An “alarming” number of organisations neglect cyber security and fall short when it comes to protecting confidential data or managing supply chain risks, a survey by ASIC found.
It said the Cyber Pulse Survey “exposed deficiencies” in critical cyber capabilities and revealed organisations were reactive rather than proactive, with smallest companies faring worst.
“Understandably, due to competing demands for limited human and financial resources, small organisations lagged behind in third-party risk management, data security, consequence management, and adoption of industry standards than larger entities,” the report said.
The top three threats were rated as business email compromise (13 per cent), ransomware (17 per cent) and phishing (26 per cent) and the report identified four areas for improvement: supply chain risk management, data security, consequence management and adoption of cyber security standards.
ASIC chair Joe Longo said some aspects of the report were of special concern.
“For all organisations, cyber security and cyber resilience must be a top priority,” he said.
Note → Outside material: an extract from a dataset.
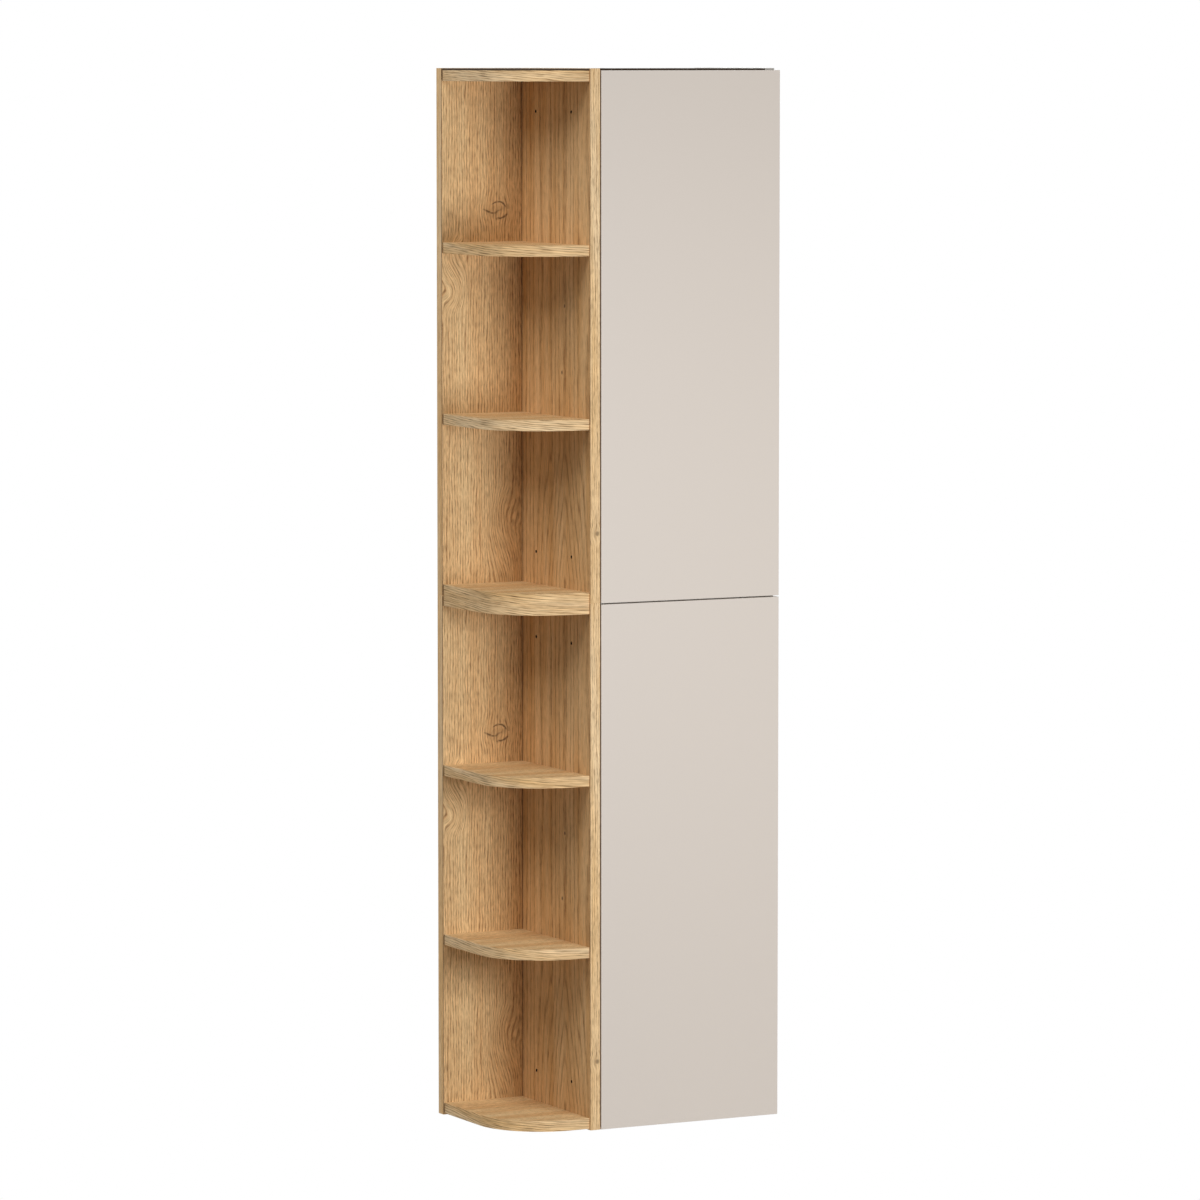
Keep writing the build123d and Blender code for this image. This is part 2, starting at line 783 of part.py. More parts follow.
# Hinge arms: two walls and a web, with a nose that holds the link's pin
arm_rear = pivot_y + arm_length
with BuildPart() as hinge_arms:
    for z in all_hinges:
        for way in (-1, 1):
            wall_low = z + way * (cheek_inner + arm_wall / 2) - arm_wall / 2
            with BuildSketch(Plane.XY.offset(wall_low)):
                with BuildLine():
                    Polyline(
                        (arm_left, pivot_y),
                        (arm_left, arm_rear),
                        (arm_right, arm_rear),
                        (arm_right, pivot_y + arm_shoulder),
                        (pivot_x + arm_nose_radius, pivot_y),
                        close=True,
                    )
                make_face()
                with Locations((pivot_x, pivot_y)):
                    Circle(arm_nose_radius)
            extrude(amount=arm_wall)
        slab((arm_left, arm_left + arm_web), (pivot_y + 2 * arm_nose_radius, arm_rear),
             (z - cheek_inner, z + cheek_inner))
        drill(UP, [(pivot_x, pivot_y, z + cheek_inner + arm_wall)],
              hinge_pin_radius + pin_hole_play, 2 * (cheek_inner + arm_wall))
    drill(LEFT, arm_screw_places, arm_screw_hole, arm_web)
save(hinge_arms, "hinge_arms")

with BuildPart() as arm_screws:
    with Locations(*seats(LEFT, arm_screw_places)):
        add(pan_screw(arm_screw_radius, arm_screw_length, arm_screw_head_radius,
                      arm_screw_head_height))
save(arm_screws, "hinge_arm_screws")

arm_pin_half = cheek_inner + arm_wall
with BuildPart() as arm_pins:
    with Locations(*seats(UP, [(pivot_x, pivot_y, z + arm_pin_half) for z in all_hinges])):
        add(plain_rod(hinge_pin_radius, 2 * arm_pin_half))
save(arm_pins, "hinge_arm_pins")

# Push latches on the left sides: a body with wings, bored for the plunger and its spring
bore_rear = latch_rear - latch_bore_end
plunger_rear = plunger_tip + plunger_length
with BuildPart() as latch_bodies:
    for z in latch_heights:
        slab((box_inner_left, latch_x + latch_body_half), (latch_front, latch_rear),
             (z - latch_body_half, z + latch_body_half))
        slab((box_inner_left, latch_face), (latch_rear - latch_wing_length, latch_rear),
             (z - latch_wing_half, z + latch_wing_half))
        drill(FRONT, [(latch_x, latch_front, z)], plunger_radius + plunger_play,
              bore_rear - latch_front)
        screw_places = [(latch_face, latch_plate_y, z + step * latch_screw_spacing / 2)
                        for step in (-1, 1)]
        drill(RIGHT, screw_places, small_screw_radius + screw_play, latch_wing_thickness)
save(latch_bodies, "push_latch_bodies")

# Latch springs, wound from the end of the bore to the reach of the pushed plunger
spring_front = plunger_rear + plunger_travel + spring_end_play
spring_length = bore_rear - spring_front - 2 * spring_wire
with BuildPart() as latch_springs:
    for z in latch_heights:
        coil = Helix(
            pitch=spring_length / spring_turns,
            height=spring_length,
            radius=spring_radius,
            center=(latch_x, spring_front + spring_wire, z),
            direction=WALL,
            mode=Mode.PRIVATE,
        )
        with BuildSketch(Plane(origin=coil @ 0, z_dir=coil % 0)) as wire:
            Circle(spring_wire)
        sweep(wire.sketch, path=coil, is_frenet=True)
save(latch_springs, "latch_springs")

# What moves, one set for each half
for half, hinges, latch_z in zip(halves, hinge_heights, latch_heights):
    door_base = halves[half]["door_base"]
    door_left = box_left + door_side_gap

    # Door panel with pockets for the hinge cups
    with BuildPart() as door:
        slab((door_left, right_end), (front, door_back), (door_base, door_base + door_height))
        fillet(door.faces().sort_by(Axis.Y)[0].edges(), edge_round)
        drill(WALL, [(cup_x, door_back, z) for z in hinges], cup_radius + cup_pocket_play,
              cup_depth + cup_pocket_play)
        cup_screws = [(cup_x - cup_screw_offset, door_back, z + step * cup_screw_spacing / 2)
                      for z in hinges for step in (-1, 1)]
        drill(WALL, cup_screws, small_screw_radius + screw_play,
              small_screw_length - flange_thickness)
    save(door, f"{half}_door")

    # Hinge cups: a flange on the door, a round pot, and two cheeks that hold the link's pin
    with BuildPart() as cups:
        for z in hinges:
            with BuildSketch(Plane.XZ.offset(-door_back)):
                with Locations((cup_x + (flange_outer - flange_inner) / 2, z)):
                    RectangleRounded(flange_inner + flange_outer, 2 * flange_half_length, flange_corner)
            extrude(amount=-flange_thickness)
            with BuildSketch(Plane.XZ.offset(-door_back)):
                with Locations((cup_x, z)):
                    Circle(cup_radius)
            extrude(amount=cup_depth)
            drill(WALL, [(cup_x, door_back + flange_thickness, z)], cup_radius - cup_wall,
                  cup_depth + flange_thickness - cup_floor)
            cup_bottom = door_back - cup_depth + cup_floor
            for way in (-1, 1):
                cheek = sorted((z + way * cheek_inner, z + way * cheek_outer))
                slab((cup_pin_x - cheek_half_width, cup_pin_x + cheek_half_width),
                     (cup_bottom, door_back - cheek_recess), cheek)
            drill(UP, [(cup_pin_x, cup_pin_y, z + cheek_outer)],
                  hinge_pin_radius + pin_hole_play, 2 * cheek_outer)
        places = [(cup_x - cup_screw_offset, door_back + flange_thickness,
                   z + step * cup_screw_spacing / 2) for z in hinges for step in (-1, 1)]
        drill(WALL, places, small_screw_radius + screw_play, flange_thickness)
    save(cups, f"{half}_hinge_cups")

    with BuildPart() as cup_pins:
        with Locations(*seats(UP, [(cup_pin_x, cup_pin_y, z + cheek_outer) for z in hinges])):
            add(plain_rod(hinge_pin_radius, 2 * cheek_outer))
    save(cup_pins, f"{half}_hinge_cup_pins")

    with BuildPart() as cup_screw_set:
        with Locations(*seats(WALL, places)):
            add(small_screw)
    save(cup_screw_set, f"{half}_hinge_cup_screws")

    # Hinge links: a bent plate with an eye for the arm's pin and one for the cup's pin
    with BuildPart() as links:
        for z in hinges:
            with BuildSketch(Plane.XY.offset(z - link_half_width)):
                with BuildLine():
                    Polyline(
                        (pivot_x, pivot_y),
                        (cup_pin_x - elbow_offset, cup_pin_y - elbow_drop),
                        (cup_pin_x, cup_pin_y),
                    )
                trace(line_width=link_thickness)
                with Locations((pivot_x, pivot_y), (cup_pin_x, cup_pin_y)):
                    Circle(link_eye_radius)
                with Locations((pivot_x, pivot_y), (cup_pin_x, cup_pin_y)):
                    Circle(hinge_pin_radius + pin_hole_play, mode=Mode.SUBTRACT)
            extrude(amount=2 * link_half_width)
    save(links, f"{half}_hinge_links")

    # The latch's plunger and the steel disc that it meets on the door
    with BuildPart() as plunger:
        with Locations(*seats(FRONT, [(latch_x, plunger_tip, latch_z)])):
            add(plain_rod(plunger_radius, plunger_length))
    save(plunger, f"{half}_latch_plunger")

    with BuildPart() as strike:
        with Locations(*seats(WALL, [(latch_x, strike_face, latch_z)])):
            add(plain_rod(strike_radius, strike_thickness))
    save(strike, f"{half}_latch_strike")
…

“ASIC expects this to include oversight of cyber security risk throughout the organisation’s supply chain – it was alarming that 44 per cent of participants are not managing third-party or supply chain risks.”
The survey showed 44 per cent failed to manage the risk from vendors, suppliers, partners, contractors or service providers with access to an organisation’s internal or confidential information.
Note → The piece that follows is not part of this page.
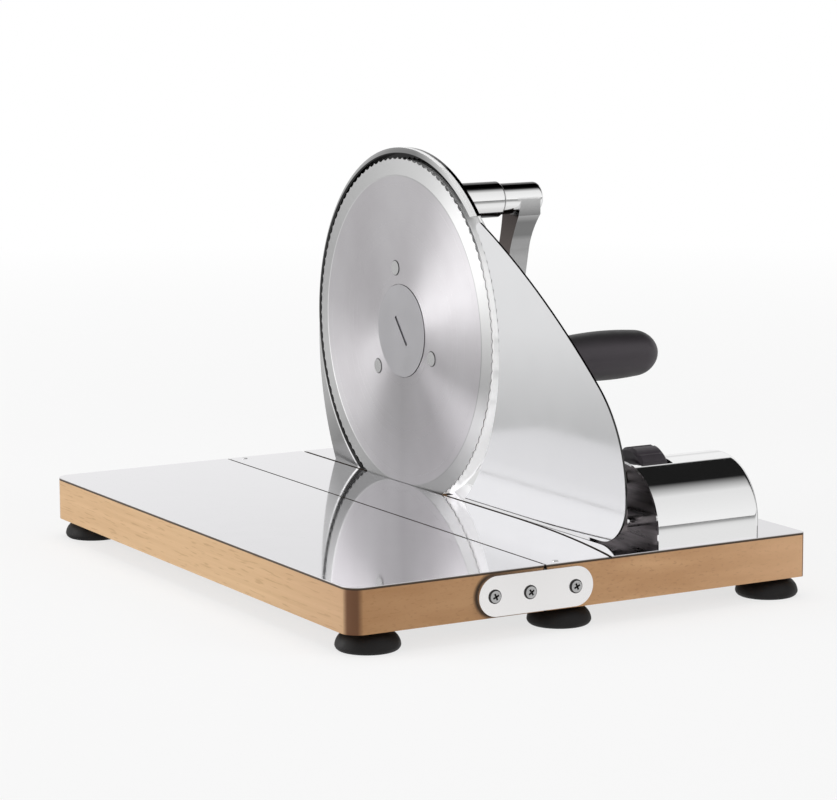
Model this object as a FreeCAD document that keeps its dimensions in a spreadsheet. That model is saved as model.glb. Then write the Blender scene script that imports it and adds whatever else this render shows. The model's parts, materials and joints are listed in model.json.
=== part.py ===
"""Hand crank bread slicer: a folding board, a round serrated blade driven by a crank through a
gear pair, and a stop plate that a threaded wheel sets. Millimetres, Z up, the operator at -Y."""
import FreeCAD, Part
import math
import os
import re
import Sketcher

# Driving dimensions. X runs across the board, Y to the back, Z up from the floor.
# Positions are measured from the middle of the board, and the frame is moved at the end.
SIZES = {
    # Board, steel sheets and feet
    "base_width": 264,
    "base_depth": 346,
    "board_thickness": 22,
    "sheet_thickness": 1,
    "joint_x": -24,
    "joint_gap": 1.2,
    "leaf_corner_radius": 9,
    "machine_corner_radius": 2.5,
    "strip_edge_x": 24.5,
    "strip_curve_start_y": -60,
    "strip_curve_radius": 540,
    "table_gap": 2,
    "slot_width": 6.4,
    "slot_half_length": 46,
    "slot_depth": 14,
    "strip_rivet_x": -15,
    "strip_rivet_edge": 5,
    "strip_rivet_radius": 1.6,
    "strip_rivet_depth": 4,
    "strip_rivet_stand": 0.2,
    "foot_height": 10.5,
    "foot_radius": 16,
    "foot_top_radius": 8.5,
    "foot_collar_height": 1.3,
    "foot_collar_radius": 4.6,
    "foot_hollow_radius": 12,
    "foot_hollow_depth": 3,
    "foot_hollow_curve": 20,
    "foot_side_curve": 7.5,
    "foot_lip_inset": 1.6,
    "foot_lip_height": 2.2,
    "foot_lip_curve": 3,
    "foot_seat_depth": 4,
    "foot_inset_x": 17.5,
    "foot_right_inset_x": 13.5,
    "foot_inset_y": 14.5,
    "foot_middle_x": -7,
    "foot_screw_radius": 2,
    "foot_screw_depth": 8,
    "foot_screw_head_height": 2,
    "foot_screw_head_gap": 0.4,
    # Fold of the leaf: link plates and their screws
    "pivot_offset": 16,
    "link_length": 64.8,
    "link_height": 20,
    "link_thickness": 2.5,
    "link_hole_clearance": 0.1,
    "link_screw_near": 26,
    "link_screw_far": 46,
    "link_screw_radius": 2,
    "link_screw_head_radius": 3.5,
    "link_screw_head_height": 1.2,
    "link_screw_depth": 16,
    "cove_clearance": 0.35,
    # Blade and what turns with it
    "blade_front_x": 25,
    "blade_y": 54,
    "blade_axis_height": 84.6,
    "blade_radius": 95,
    "blade_thickness": 1.4,
    "blade_bore_radius": 7,
    "bevel_inner_radius": 85.6,
    "blade_edge_thickness": 0.5,
    "serrations": 112,
    "serration_depth": 1,
    "rivet_circle_radius": 34.8,
    "rivet_angle": 10.5,
    "rivet_head_radius": 3.85,
    "rivet_head_height": 0.4,
    "rivet_shank_radius": 2.5,
    "lock_radius": 25.5,
    "lock_thickness": 1.2,
    "lock_recess": 0.9,
    "lock_recess_clearance": 0.3,
    "lock_slot_length": 19.3,
    "lock_slot_width": 2,
    "lock_slot_depth": 0.7,
    "lock_slot_angle": 50,
    "lock_shank_length": 5.4,
    "axle_radius": 6,
    "axle_nut_radius": 9,
    "axle_nut_thickness": 6,
    "axle_thread": 3,
    "axle_front_gap": 0.6,
    "thrust_washer_radius": 11,
    "thrust_washer_thickness": 1.2,
    "running_clearance": 0.05,
    "end_clearance": 0.1,
    # Gear pair
    "gear_module": 1.5,
    "gear_teeth": 85,
    "pinion_teeth": 16,
    "gear_face_width": 6,
    "gear_backlash": 0.16,
    "gear_web_thickness": 3.2,
    "gear_rim_thickness": 6,
    "gear_hub_radius": 13,
    "pinion_hub_wall": 3.2,
    "gear_from_blade": 2.1,
    "crank_lean": 18.3,
    # Housing of the gears, with the crank's boss
    "housing_from_blade": 1.1,
    "housing_radius": 94,
    "housing_wall": 2.5,
    "housing_depth": 15.5,
    "housing_round": 12,
    "boss_radius": 9.8,
    "boss_root_radius": 12,
    "boss_root_length": 5,
    "boss_length": 29,
    "boss_chamfer": 1,
    "bush_radius": 7.5,
    "bush_length": 12,
    "axle_boss_radius": 14,
    "axle_boss_length": 4,
    "flange_depth": 23,
    "flange_half_length": 48,
    "flange_thickness": 4,
    "gusset_thickness": 5,
    "gusset_height": 45,
    "gusset_y": 24,
    "gusset_inset": 5,
    "flange_screw_inset": 7,
    "flange_inner_screw_y": 10,
    "base_screw_radius": 2,
    "base_screw_head_radius": 3.8,
    "base_screw_head_height": 2.4,
    "base_screw_depth": 16,
    # Blade guard
    "guard_lead": 2.2,
    "guard_inner_radius": 97.3,
    "guard_outer_radius": 100.4,
    "guard_thickness": 4.8,
    "guard_reach_ratio": 1.6,
    "guard_tip_angle": 136.5,
    "guard_tip_slant": 1,
    "guard_middle_angle": 40,
    "guard_flare_angle": -4,
    "guard_foot_outer_y": 140.5,
    "guard_flare_radius": 150,
    "guard_slope": 0.12,
    "guard_lip": 2,
    "guard_web_thickness": 2,
    "guard_web_end_angle": 128,
    "guard_web_start_angle": -25,
    "guard_web_sector": 50,
    "guard_foot_length": 22,
    "guard_foot_width": 18,
    "guard_foot_thickness": 3,
    "guard_foot_inset": 2,
    "guard_screw_near": 6,
    "guard_screw_far": 16,
    # Crank
    "shaft_radius": 5,
    "crank_length": 91.5,
    "washer_thickness": 0.5,
    "washer_gap": 0.05,
    "hub_radius": 8.5,
    "hub_length": 25,
    "hub_round": 3,
    "hub_floor": 4,
    "arm_top_thickness": 15,
    "arm_low_width": 12.4,
    "arm_low_thickness": 12.2,
    "arm_neck_drop": 9,
    "arm_knee_drop": 27,
    "arm_knee_in": 8.9,
    "arm_bend_radius": 62,
    "arm_taper_radius": 90,
    "eye_radius": 8,
    "eye_thickness": 10,
    "eye_in": 17.6,
    "set_screw_radius": 2.5,
    "set_screw_from_start": 5,
    "set_screw_sink": 0.6,
    # Grip
    "grip_length": 93.8,
    "grip_radius": 14,
    "grip_neck_radius": 9.5,
    "grip_end_round": 16,
    "grip_swell": 1,
    "grip_cap_radius": 6,
    "grip_cap_height": 2,
    "grip_cap_round": 10,
    "spindle_radius": 4,
    "spindle_collar_radius": 6.5,
    "spindle_collar_length": 2.5,
    "spindle_head_radius": 5.1,
    "spindle_head_length": 3,
    "grip_counterbore_radius": 5.4,
    "grip_counterbore_depth": 12,
    "grip_cap_plug": 6,
    # Stop plate and its slide
    "stop_setting": 3,
    "stop_thickness": 1.2,
    "stop_floor_gap": 0.9,
    "stop_inner_radius": 107.2,
    "stop_inner_offset_y": 9,
    "stop_inner_offset_z": -4,
    "stop_tip_height": 150.6,
    "stop_tip_drop": 3,
    "stop_tip_reach": 4.4,
    "stop_tip_round": 3.33,
    "stop_brow_radius": 530,
    "stop_brow_end_height": 78.4,
    "stop_nose_radius": 70,
    "stop_front_inset": 8.7,
    "stop_nose_height": 27,
    "stop_corner_radius": 22,
    "carrier_thickness": 4,
    "carrier_half_length": 19.5,
    "carrier_low": 8,
    "carrier_high": 19,
    "carrier_lug_radius": 6,
    "rod_spacing": 15,
    "rod_height": 12,
    "rod_radius": 3,
    "rod_end_x": 84,
    "rod_bush_radius": 5,
    "rod_bush_length": 22.5,
    "spindle_thread_radius": 3.5,
    "spindle_end_x": 80,
    "spindle_hole_clearance": 1,
    # Barrel cover over the adjuster
    "barrel_start_x": 43.5,
    "barrel_length": 62.2,
    "barrel_radius": 32,
    "barrel_wall": 1.2,
    "barrel_inset": 34,
    "barrel_axis_height": 7.6,
    "barrel_end_recess": 2.5,
    "barrel_end_round": 4,
    "barrel_end_gap": 0.1,
    "barrel_flange_width": 8,
    "barrel_flange_length": 30,
    "barrel_screw_radius": 1.5,
    "barrel_screw_head_radius": 3.5,
    "barrel_screw_head_height": 2,
    "barrel_screw_near": 7,
    "barrel_screw_far": 23,
    # Thickness wheel and its bracket
    "wheel_radius": 15,
    "wheel_width": 16.5,
    "wheel_height": 30.4,
    "wheel_offset": 4.2,
    "wheel_flutes": 12,
    "wheel_flute_radius": 3,
    "wheel_flute_depth": 0.7,
    "wheel_chamfer": 1.5,
    "wheel_clearance": 1.2,
    "wheel_side_gap": 0.3,
    "insert_radius": 5.5,
    "bracket_left_thickness": 1.5,
    "bracket_right_thickness": 2.5,
    "bracket_half_length": 26,
    "bracket_base_thickness": 2.5,
    "bracket_clearance": 0.6,
    "bracket_screw_spacing": 14,
    # How far a cutting tool reaches past a face, and how far joined forms overlap
    "past": 1,
}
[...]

It also found 58 per cent of organisations had limited or no capability for the adequate protection of confidential information.
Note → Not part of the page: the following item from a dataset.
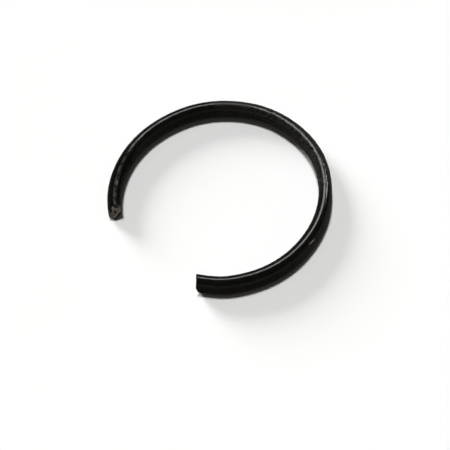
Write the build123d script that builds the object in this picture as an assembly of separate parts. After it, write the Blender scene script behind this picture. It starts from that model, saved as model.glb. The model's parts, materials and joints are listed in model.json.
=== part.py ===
from build123d import *
import math
import os

# An open, C-shaped insulating ring that grips a round fence post. A flattened
# spring-steel strip is bent on edge into most of a circle, and a thin plastic
# jacket covers it everywhere except on its two cut ends.
#
# Frame: +Z is the axis of the ring and of the post. The origin is on that axis,
# at half the height of the strip. The gap between the ends faces -Y.
# Lengths are in millimetres and angles in degrees.

# Driving dimensions
post_diameter = 48.0      # the round post or rail that the ring grips
strip_thickness = 3.2     # jacketed strip, from its inner wall to its outer wall
strip_height = 5.2        # jacketed strip, along the axis of the ring
jacket_wall = 0.3         # plastic around the steel
rolled_edge = 0.2         # radius the shears leave on the jacket's outer edges
gap_angle = 67.2          # open part of the circle, between the two cut ends
left_cut_lean = 7.5       # how far each cut leans away from the axis of the ring:
right_cut_lean = 6.0      # a positive lean leaves the lower edge of the end longer
left_cut_skew = 0.0       # how far each cut turns away from the ring's radius:
right_cut_skew = 11.0     # a positive skew leaves the inner edge of the end longer

# Worked-out dimensions
inner_radius = post_diameter / 2
centre_radius = inner_radius + strip_thickness / 2
core_thickness = strip_thickness - 2 * jacket_wall
core_height = strip_height - 2 * jacket_wall
right_end_angle = -90 + gap_angle / 2
ring_angle = 360 - gap_angle
left_end_angle = right_end_angle + ring_angle

# The strip is first made too long at both ends, then sheared back.
spare_angle = 4.0
shear_block_side = 4 * strip_height
shear_block_depth = 2.5 * math.radians(spare_angle) * centre_radius


def strip_section(thickness, height):
    """Upright oval with full-round edges, standing at the right of the axis."""
    outline = SlotOverall(height, thickness, rotation=90)
    return Plane.XZ * Pos(centre_radius, 0, 0) * outline


def bent_strip(section):
    """Sweep a section round the axis, a little past both ends of the ring."""
    arc = revolve(section, axis=Axis.Z, revolution_arc=ring_angle + 2 * spare_angle)
    return Rot(0, 0, right_end_angle - spare_angle) * arc


def shear_block(end_angle, into_gap, lean, skew):
    """Block that fills the gap from one cut end. into_gap is +1 or -1, the way
    round the circle from the end to the gap."""
    reach = shear_block_depth / 2 * into_gap
    block = Pos(0, reach, 0) * Box(shear_block_side, shear_block_depth, shear_block_side)
    turned = Rot(0, 0, -skew * into_gap) * Rot(lean * into_gap, 0, 0) * block
    return Rot(0, 0, end_angle) * Pos(centre_radius, 0, 0) * turned


def shear_to_length(strip):
    """Cut the spare length off both ends."""
    left_block = shear_block(left_end_angle, 1, left_cut_lean, left_cut_skew)
    right_block = shear_block(right_end_angle, -1, right_cut_lean, right_cut_skew)
    return strip - left_block - right_block


def roll_end_edges(strip):
    """Round the outline of each cut end, where the shears dragged the plastic over."""
    end_faces = strip.faces().filter_by(GeomType.PLANE)
    return fillet(end_faces.edges(), rolled_edge)


def spring_core():
    """Steel strip that keeps the ring's shape and springs it onto the post."""
    return shear_to_length(bent_strip(strip_section(core_thickness, core_height)))


def insulating_jacket():
    """Black plastic sleeve around the strip, open at both cut ends."""
    outside = shear_to_length(bent_strip(strip_section(strip_thickness, strip_height)))
    inside = bent_strip(strip_section(core_thickness, core_height))
    return roll_end_edges(outside) - inside


os.makedirs("parts", exist_ok=True)
nodes = {
    "spring_core": spring_core(),
    "insulating_jacket": insulating_jacket(),
}
for name, shape in nodes.items():
    export_step(shape, f"parts/{name}.step")
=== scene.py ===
import json
import math

import bpy
import numpy as np
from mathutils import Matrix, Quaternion, Vector, noise


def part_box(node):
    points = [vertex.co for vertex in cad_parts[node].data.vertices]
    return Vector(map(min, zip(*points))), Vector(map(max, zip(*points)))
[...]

“Ransomware threat actors target confidential information,” the report said. “To limit the impact of cyber breaches, organisations should identify, classify and secure confidential information – and limit what is stored.”
One-third lacked a cyber incident response plan that would allow an organisation to quickly respond if its protection measures failed while 20 per cent had yet to adopt a cyber security framework to help identify and manage risks.
“An organisation should adopt and implement a cyber security standard that is proportionate to the nature, size and complexity of the organisation,” it said.
“Implementing a cyber security standard begins with a cyber risk assessment and identification of gaps in cyber risk management.”
Mr Longo said the capacity to rebuild after a cyber attack had to be part of any strategy.
“There is a need to go beyond security alone and build up resilience – meaning the ability to respond to and recover from an incident,” he said. “It’s not enough to have plans in place. They must be tested regularly – alongside ongoing reassessment of cyber security risks,” Mr Longo said.
“An effective cyber security strategy, and governance and risk framework, should help identify, manage, and mitigate cyber risks to a level that is within the risk tolerance of senior leadership and boards.”
The report singled out smaller organisations with four recommendations:
The voluntary survey was completed by 697 participants with representation across different organisation sizes, types, sectors and sub-sectors, with 42 per cent holding an AFS licence.
The survey asked participants to assess their cyber resilience against six functions: governance and risk management, identifying information assets, protecting information assets, detecting cyber security events, responding to cyber security incidents and recovering from cyber security incidents.
The survey came just days after a cyber attack forced stevedore DP World to shut port terminals across the country, stranding thousands of shipping containers.